Freibetrag: Steuerzahler gegenüber Bürgergeld-Empfängern benachteiligt?
Derzeit sind Finanzämter angewiesen, ihre Einkommenssteuerbescheide lediglich als vorläufig zu deklarieren. Dies hat das Bundesfinanzministerium den „Kieler Nachrichten“ auf Anfrage mitgeteilt. Die Order bezieht sich auf den Grundfreibetrag, heißt es weiter. Hintergrund ist eine anhängige Revision gegen ein Urteil des Finanzgerichts Kiel vom vergangenen September vor dem Bundesfinanzhof. Diese hat der Steuerberater Jan Osterloh aus Bordesholm eingereicht.
Grundfreibetrag für Steuerpflichtige und Regelbedarf für Bürgergeld-Empfänger unterschiedlich
Wie „Bild“ berichtet, hatte das Schleswig-Holsteinische Finanzgericht in Kiel festgestellt, dass bei der Berechnung des Grundfreibetrages für 2024 ein Regelbedarf angesetzt wurde, der um 312 Euro niedriger liegt als jener, der für Bürgergeldempfänger gilt. Kläger Osterloh hält dies für verfassungswidrig.
Der Steuerberater sieht in dieser Praxis eine Verletzung des Gleichheitsgrundsatzes nach Artikel 3 des Grundgesetzes. Diesem zufolge müsse der Gesetzgeber alle Menschen bei gleichen Sachverhalten gleich behandeln – so auch bei der Definition des Existenzminimums. Entscheidend müsse dabei das sozialrechtliche Existenzminimum sein.

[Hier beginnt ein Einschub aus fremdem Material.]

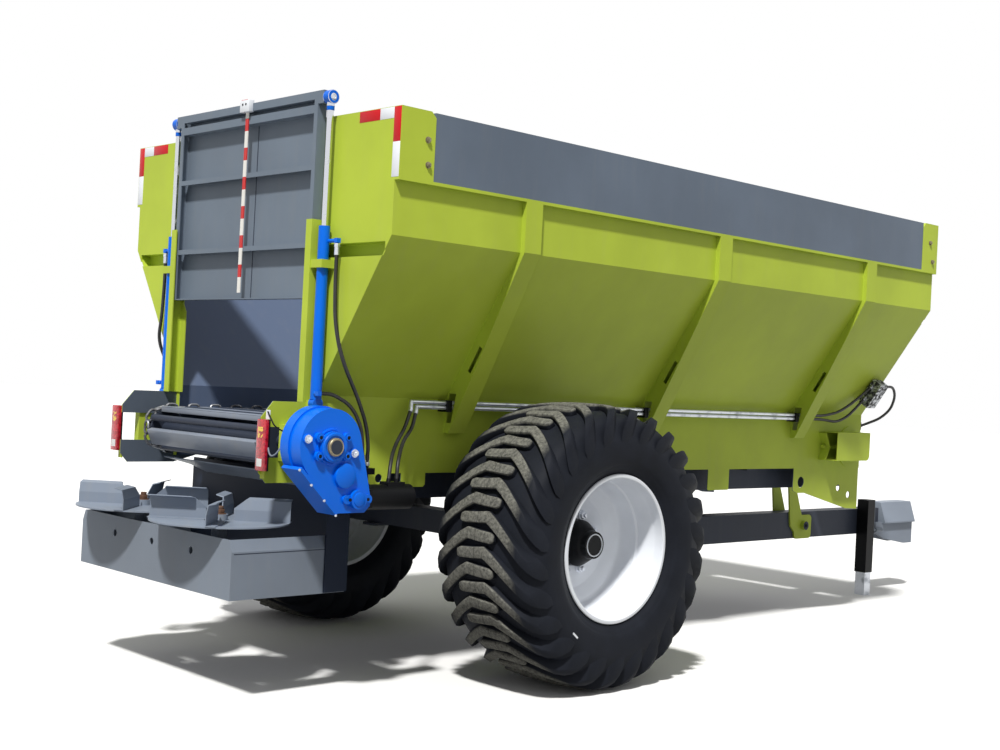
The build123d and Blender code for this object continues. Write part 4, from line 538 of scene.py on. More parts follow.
@dataclass(frozen=True)
class TyreRubber:
    """Tread rubber: nearly black on the wall, dusty brown where the lugs meet the ground.

    Attributes:
        name: Name of the finish.
        axle_y: Axle's place along the machine.
        axle_z: Axle's height.
        tread: Radius of the worn lug faces.
        track: Tyre's middle from the machine's middle.
        wear: How far under the lug faces the wear starts and is full.
        shoulder: How far from the tyre's middle the wear fades out.
        seam: Half width of the mould's seam.
        walls: Screen colours of the walls.
        faces: Screen colours of the worn faces.
        seamed: Screen colour of the mould's seam.
    """

    name: str
    axle_y: float
    axle_z: float
    tread: float
    track: float
    wear: tuple[float, float] = (0.016, 0.006)
    shoulder: tuple[float, float] = (0.235, 0.275)
    seam: float = 0.0015
    walls: tuple[Colour, Colour] = ((22, 24, 29), (37, 40, 48))
    faces: tuple[Colour, Colour] = ((58, 58, 56), (140, 139, 131))
    seamed: Colour = (52, 52, 50)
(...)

Im Steuerrecht werden der Berechnung des Existenzminimums jedoch offenbar andere Parameter zugrunde gelegt. Zudem beruft sich der Kläger auf ein Abstandsgebot, das vonseiten des Bundesverfassungsgerichts formuliert worden sei. Diesem zufolge müssten Menschen, die arbeiteten und Steuern abführten, ein höheres steuerfreies Existenzminimum haben als jene, die dies nicht täten. Als Richtwert für den Abstand seien 25 Prozent zu veranschlagen.

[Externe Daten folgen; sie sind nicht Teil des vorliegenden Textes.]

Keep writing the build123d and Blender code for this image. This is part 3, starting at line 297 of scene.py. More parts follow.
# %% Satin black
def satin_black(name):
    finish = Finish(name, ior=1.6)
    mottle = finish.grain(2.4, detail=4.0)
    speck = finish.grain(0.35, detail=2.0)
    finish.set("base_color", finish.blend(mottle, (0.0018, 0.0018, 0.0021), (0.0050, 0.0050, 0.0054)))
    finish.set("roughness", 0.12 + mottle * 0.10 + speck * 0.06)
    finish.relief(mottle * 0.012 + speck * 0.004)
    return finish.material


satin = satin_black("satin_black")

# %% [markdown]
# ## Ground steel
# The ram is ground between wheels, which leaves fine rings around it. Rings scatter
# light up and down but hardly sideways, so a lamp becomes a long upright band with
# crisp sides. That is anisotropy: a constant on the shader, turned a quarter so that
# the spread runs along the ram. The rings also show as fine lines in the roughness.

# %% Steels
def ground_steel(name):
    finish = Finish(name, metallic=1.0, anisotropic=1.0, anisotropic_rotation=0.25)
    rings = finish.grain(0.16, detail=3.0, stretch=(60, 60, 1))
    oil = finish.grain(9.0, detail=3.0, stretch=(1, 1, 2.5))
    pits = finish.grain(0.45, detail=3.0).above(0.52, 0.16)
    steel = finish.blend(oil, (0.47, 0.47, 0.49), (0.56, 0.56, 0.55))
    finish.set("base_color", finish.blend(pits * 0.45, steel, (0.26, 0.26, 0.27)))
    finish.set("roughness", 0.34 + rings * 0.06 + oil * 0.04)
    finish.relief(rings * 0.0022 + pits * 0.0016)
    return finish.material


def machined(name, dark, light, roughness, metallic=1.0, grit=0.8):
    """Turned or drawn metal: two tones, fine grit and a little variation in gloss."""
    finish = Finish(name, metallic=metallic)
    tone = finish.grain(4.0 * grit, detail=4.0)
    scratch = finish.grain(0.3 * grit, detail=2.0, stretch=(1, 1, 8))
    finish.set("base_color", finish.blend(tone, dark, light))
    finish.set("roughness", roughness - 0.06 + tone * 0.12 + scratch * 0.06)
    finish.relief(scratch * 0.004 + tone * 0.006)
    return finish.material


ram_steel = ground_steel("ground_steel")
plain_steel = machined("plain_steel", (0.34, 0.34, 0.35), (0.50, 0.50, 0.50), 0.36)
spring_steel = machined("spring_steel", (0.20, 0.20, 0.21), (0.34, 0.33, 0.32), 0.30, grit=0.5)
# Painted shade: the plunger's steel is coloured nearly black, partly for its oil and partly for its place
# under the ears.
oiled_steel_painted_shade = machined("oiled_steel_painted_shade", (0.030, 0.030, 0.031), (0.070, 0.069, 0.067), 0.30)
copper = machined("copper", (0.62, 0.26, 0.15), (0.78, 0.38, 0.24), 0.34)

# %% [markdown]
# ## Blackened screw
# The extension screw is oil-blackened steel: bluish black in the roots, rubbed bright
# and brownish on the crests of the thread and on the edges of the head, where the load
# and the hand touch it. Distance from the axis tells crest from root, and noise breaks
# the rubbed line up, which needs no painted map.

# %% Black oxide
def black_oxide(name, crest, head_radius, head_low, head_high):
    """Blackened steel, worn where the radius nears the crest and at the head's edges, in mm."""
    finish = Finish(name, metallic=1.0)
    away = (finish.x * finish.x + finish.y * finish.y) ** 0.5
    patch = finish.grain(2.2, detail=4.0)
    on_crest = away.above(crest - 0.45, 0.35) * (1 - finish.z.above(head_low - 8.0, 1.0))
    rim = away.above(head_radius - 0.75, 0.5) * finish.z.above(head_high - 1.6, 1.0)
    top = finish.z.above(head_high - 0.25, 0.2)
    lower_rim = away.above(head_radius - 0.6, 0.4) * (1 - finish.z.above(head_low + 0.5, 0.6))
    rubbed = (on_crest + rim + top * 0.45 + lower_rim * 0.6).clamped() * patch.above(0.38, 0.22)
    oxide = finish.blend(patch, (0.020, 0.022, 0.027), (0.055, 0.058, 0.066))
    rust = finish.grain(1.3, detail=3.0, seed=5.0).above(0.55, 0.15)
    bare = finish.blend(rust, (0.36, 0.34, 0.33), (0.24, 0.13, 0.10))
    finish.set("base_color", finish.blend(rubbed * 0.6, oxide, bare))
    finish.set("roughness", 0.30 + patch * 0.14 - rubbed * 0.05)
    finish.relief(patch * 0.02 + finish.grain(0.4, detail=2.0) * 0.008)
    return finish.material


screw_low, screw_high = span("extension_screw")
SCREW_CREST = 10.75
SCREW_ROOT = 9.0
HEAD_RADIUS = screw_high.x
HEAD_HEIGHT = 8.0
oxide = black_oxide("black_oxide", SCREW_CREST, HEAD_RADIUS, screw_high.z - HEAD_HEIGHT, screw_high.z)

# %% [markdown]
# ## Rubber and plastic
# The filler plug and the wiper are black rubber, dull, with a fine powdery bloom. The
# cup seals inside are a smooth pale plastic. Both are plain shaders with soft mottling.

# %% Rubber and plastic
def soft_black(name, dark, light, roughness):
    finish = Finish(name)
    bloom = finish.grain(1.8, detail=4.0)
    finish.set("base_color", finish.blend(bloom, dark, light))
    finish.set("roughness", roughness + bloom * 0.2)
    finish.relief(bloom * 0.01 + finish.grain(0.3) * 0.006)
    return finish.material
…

Im Fall des Erfolgs kann von Amts wegen Anpassung erfolgen
Sollte sich der Bundesfinanzhof dieser Einschätzung anschließen, könnte dies Auswirkungen auf die Einkommenssteuerbescheide von etwa 46 Millionen Menschen haben, betont Osterloh. Das Bundesfinanzministerium stellt sich offenbar bereits vorsorglich darauf ein, dass dies der Fall sein könnte.

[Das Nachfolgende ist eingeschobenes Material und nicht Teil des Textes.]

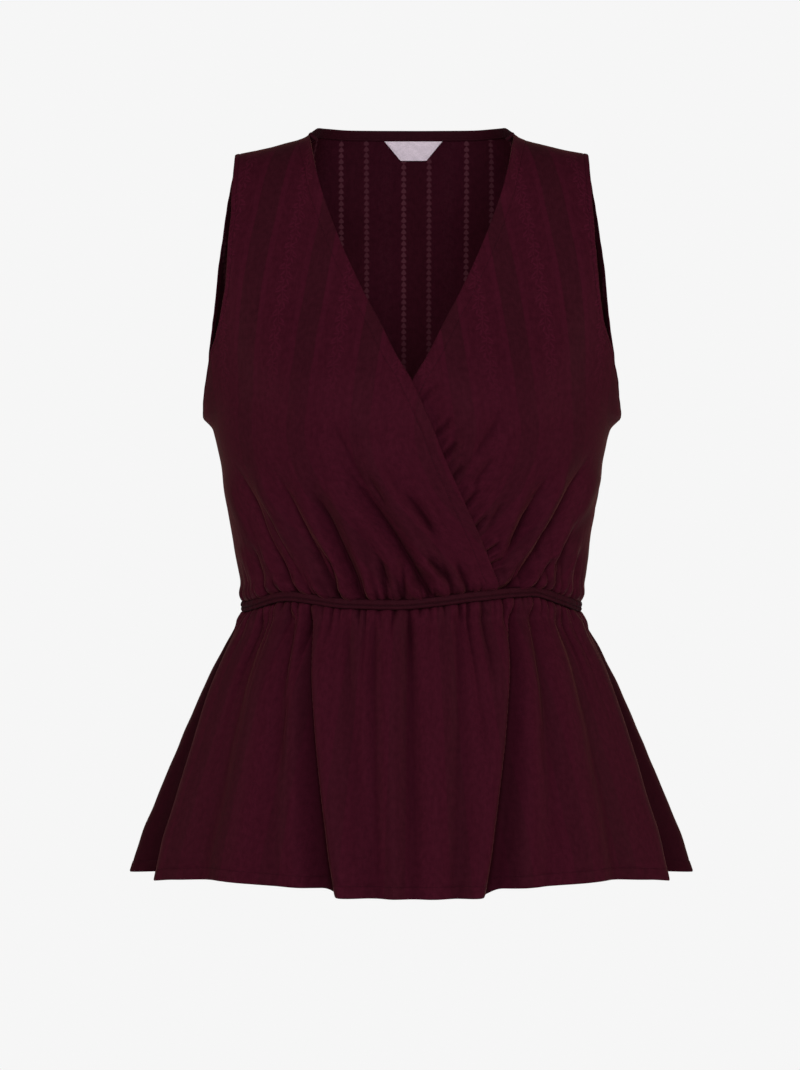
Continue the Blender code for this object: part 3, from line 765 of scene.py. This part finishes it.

Die Anweisung, Einkommenssteuerbescheide unter Vorbehalt zu stellen, ermöglicht es den Finanzbehörden, Bescheide von sich aus zu ändern und nachträglich an eine neue Rechtslage anzupassen. Dies ist insbesondere für Personen von Vorteil, die sich die Dienste von Steuerberatern oder Anwälten nicht leisten können oder wollen. Diese müssten andernfalls einen Einspruch einlegen, was vielfach eine professionelle Beratung erfordert.
Der Weg einer vorläufigen Steuerfestsetzung wird häufig beschritten, wenn es offene Verfahren vor obersten Bundesgerichten über die Vereinbarkeit von Steuergesetzen mit höherrangigen Normen gibt. Hat Osterloh Erfolg, könnte eine Vielzahl von Bürgern mit Steuerrückzahlungen rechnen.
Finanzgericht von Verfassungswidrigkeit bei Grundfreibetrag „nicht restlos überzeugt“
Eine hundertprozentige Sicherheit gibt es diesbezüglich jedoch nicht. Zwar hatte auch das Finanzgericht Kiel Zweifel an der Zulässigkeit unterschiedlicher Maße bei der Definition des Existenzminimums angemeldet. Die zuständige Kammer zeigte sich jedoch nicht restlos „überzeugt“ von der Verfassungswidrigkeit dieser Praxis.
Immerhin erkennt auch das Bundesverfassungsgericht einen bestimmten Einschätzungsspielraum des Gesetzgebers bei der Festlegung des steuerlichen Existenzminimums an. So könnten etwa unterschiedliche Zielsetzungen abweichende Berechnungsgrundlagen rechtfertigen.
So stellt der Grundfreibetrag im Steuerrecht ein „steuerliches Existenzminimum“ fest. Das Bürgergeld soll demgegenüber das „soziokulturelle Existenzminimum“ sicherstellen. Außerdem spielen bei der Festlegung des Grundfreibetrages potenziell auch Faktoren wie Inflationsprognosen, wirtschaftliche Entwicklungen oder haushaltspolitische Erwägungen eine Rolle.
Steuerrechtler spricht von „Weihnachtsgeschenk für Menschen mit kleinem Einkommen“
Häufig kommt es zwar zu einer Angleichung der Sätze für das Existenzminimum, im Steuerrecht schlägt diese jedoch oft erst mit einer gewissen Verzögerung gegenüber dem Sozialrecht durch.
Derzeit seien in diesem Kontext bereits Hunderttausende Einsprüche von Steuerberatern im Namen ihrer Mandanten anhängig, äußerte er gegenüber den „Kieler Nachrichten“. Dies ziehe eine erhebliche Belastung der Finanzbürokratie nach sich.
Steuerrechtsprofessor Michael Stöber von der Universität Kiel spricht jetzt schon von einem „großen Erfolg für den Kläger“ und einem „Weihnachtsgeschenk gerade für Menschen mit kleineren Einkommen“. Zu tragen kommt dies allerdings erst im Fall einer für die Steuerzahlenden vorteilhaften Entscheidung des Bundesfinanzhofs.